The cheongsam is a sheath dress with a high cylindrical collar, side slits and an asymmetrical opening in the front that stretches from the middle of the collar to the armpit and down the side. The opening is traditionally secured with knotted buttons and loops known as hua niu (flower button).
The cheongsam is believed to have evolved from a long robe worn by Manchu women during the Qing dynasty (1644–1911) in China. The long gown was cut in a single piece that hung straight down to the ankles. There was a slit on either side of the gown but other garments worn underneath prevented the legs from showing.
Prior to the cheongsam, Chinese women generally wore two-piece outfits consisting of tops paired with either skirts or pants. The cheongsam was not immediately popular due to its resemblance to the men’s one-piece gown known as the changshan (long shirt) or changpao (long robe).

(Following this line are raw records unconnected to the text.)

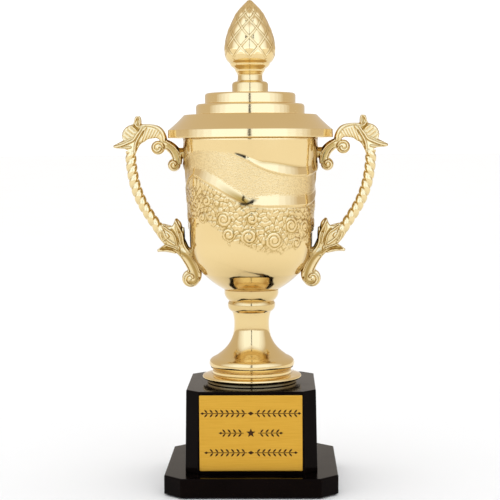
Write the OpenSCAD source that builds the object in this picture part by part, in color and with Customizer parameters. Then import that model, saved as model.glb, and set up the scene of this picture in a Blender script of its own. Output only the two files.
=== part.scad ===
// Two-handled cup trophy with a lift-off lid, on a stepped black plinth.
// Origin: centre of the underside. +Z is up, and the plaque faces -Y. Millimetres.

/* [Plinth] */
// Thickness of the felt under the base plate
felt_t = 1; // [0.5:0.1:2]
// Width of the base plate across its flats
base_w = 105; // [100:1:120]
// Thickness of the base plate
base_h = 11.3; // [11:0.1:16]
// Corner cut of the base plate
base_cut = 10.6; // [6:0.1:14]
// Width of the plinth block at its foot
block_w = 80.4; // [79.2:0.1:84]
// Width of the plinth block at its top
block_top_w = 78.8; // [76:0.1:79]
// Height of the plinth block
block_h = 50.1; // [47:0.1:60]
// Corner cut of the plinth block
block_cut = 8; // [5:0.5:9]
// Wall thickness of the plinth block
block_wall = 3; // [2:0.5:5]

/* [Plaque] */
// Width of the plaque
plaque_w = 62; // [50:1:62]
// Height of the plaque
plaque_h = 46; // [30:1:46]
// Thickness of the plaque
plaque_t = 0.8; // [0.4:0.1:1.5]

/* [Foot and stem] */
// Radius of the disc that stands on the plinth
foot_r = 31; // [30:0.5:36]
// Height of that disc
foot_h = 8; // [7:0.5:12]
// Largest radius of the bell-shaped foot
bell_r = 26.6; // [25:0.1:29]
// Radius of the stem at its waist
waist_r = 10.9; // [9.5:0.1:12]
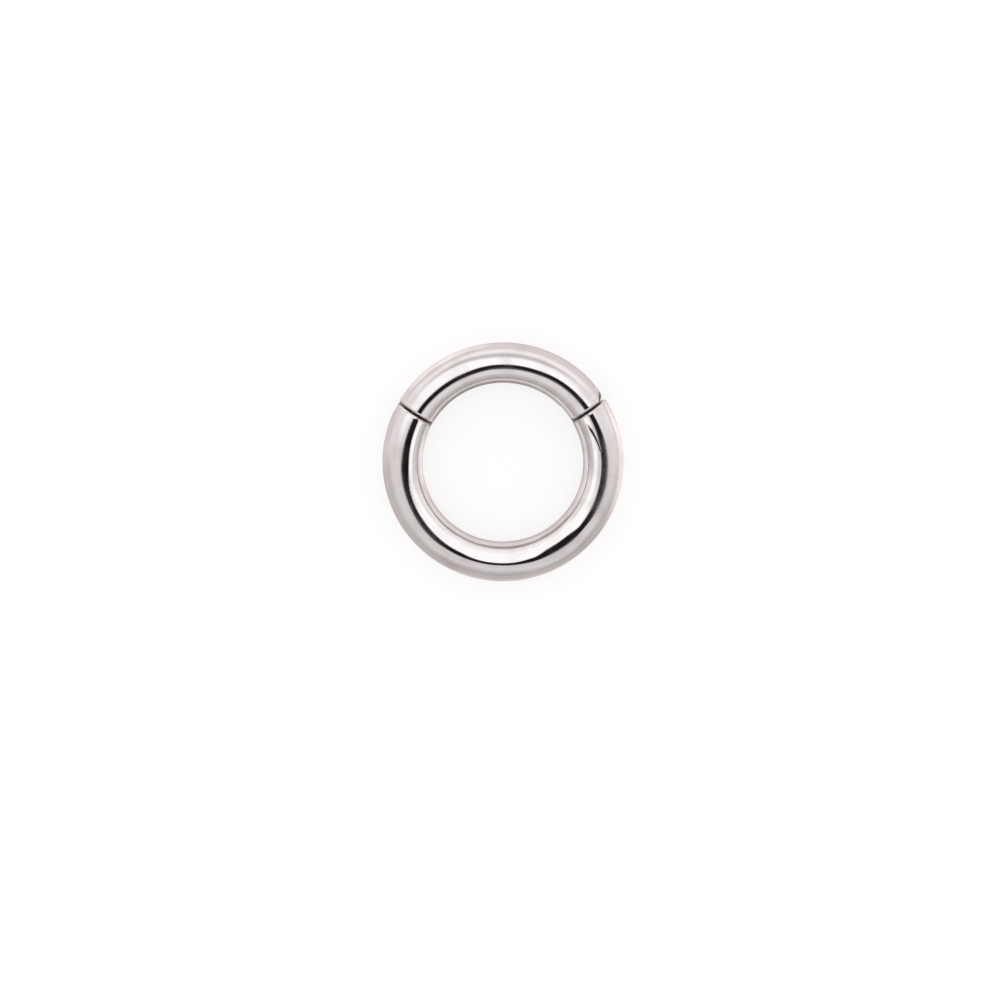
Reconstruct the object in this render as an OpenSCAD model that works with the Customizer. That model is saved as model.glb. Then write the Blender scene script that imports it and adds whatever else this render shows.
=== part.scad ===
// Hinged piercing hoop: round wire bent to a ring, with one segment of it on a hinge.
// It lies flat on its side: the ring's axis is Z, its centre is at x = 0 and y = 0, and it rests on z = 0.
// Seen from above, the segment is the +Y part of the ring, its hinge is on the right and its catch on the left.

/* [Ring] */
// Diameter of the wire
wire_d = 2.0; // [1.9:0.05:2.1]
// Clear diameter inside the ring
inner_d = 8.0; // [7:0.5:12]

/* [Seams] */
// Direction of the hinge seam from the ring's centre, in degrees from +X towards +Y
hinge_at = 32.3; // [28:0.1:36]
// Direction of the catch seam from the ring's centre, in degrees from +X towards +Y
catch_at = 149.8; // [144:0.1:154]
// Turn of each seam from the radius towards the middle of the segment, in degrees
seam_lean = 2.8; // [2:0.1:5]
// Gap between the two faces of a seam
seam_gap = 0.08; // [0.06:0.01:0.1]
// Width of the bevel round each end of the wire
rim_bevel = 0.10; // [0.06:0.01:0.12]

/* [Hinge] */
// Diameter of the pin
pin_d = 0.40; // [0.36:0.02:0.42]
// Distance of the pin from the middle of the wire, towards the outside of the ring
pin_out = 0.56; // [0.54:0.01:0.58]
// Distance of the pin from the middle of the seam, inside the segment
pin_in = 0.45; // [0.44:0.01:0.48]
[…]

The earliest cheongsams were loosely fitted and had a low hemline that reached the ankles. A group of female students in Shanghai became one of the first women to wear the cheongsam when they started donning the outfit in 1912. The cheongsam first became popular in late 1920s Shanghai, which was then an influential fashion capital. The cheongsam spread from Shanghai to places with large Chinese communities such as Hong Kong, Taiwan and Singapore. Shanghai calendar posters that featured beautiful women dressed in cheongsams also helped to boost the popularity of the dress.
Cheongsams can be made using a variety of materials to suit various seasons, occasions and budgets. Materials used for making cheongsams include satin, silk, brocade, velvet, lace, and cotton. Cheongsams for daytime wear are normally simple in design with only piping and prints for decoration. Evening wear cheongsams have far more elaborate designs and are usually adorned with sequins and beads. For work, the cheongsam is sometimes paired with a matching Western-style jacket.
The lengths of the hems and sleeves of the cheongsam have changed with fashion trends, although the fit of the dress has generally become tighter over the years. The trend towards closer-fitting clothes that show the wearer’s figure reflects the growing influence of Western values among Chinese women. For the best fit, most cheongsams were traditionally custom-made for the wearer. Shanghainese tailors in particular were renowned for their skill in making cheongsams.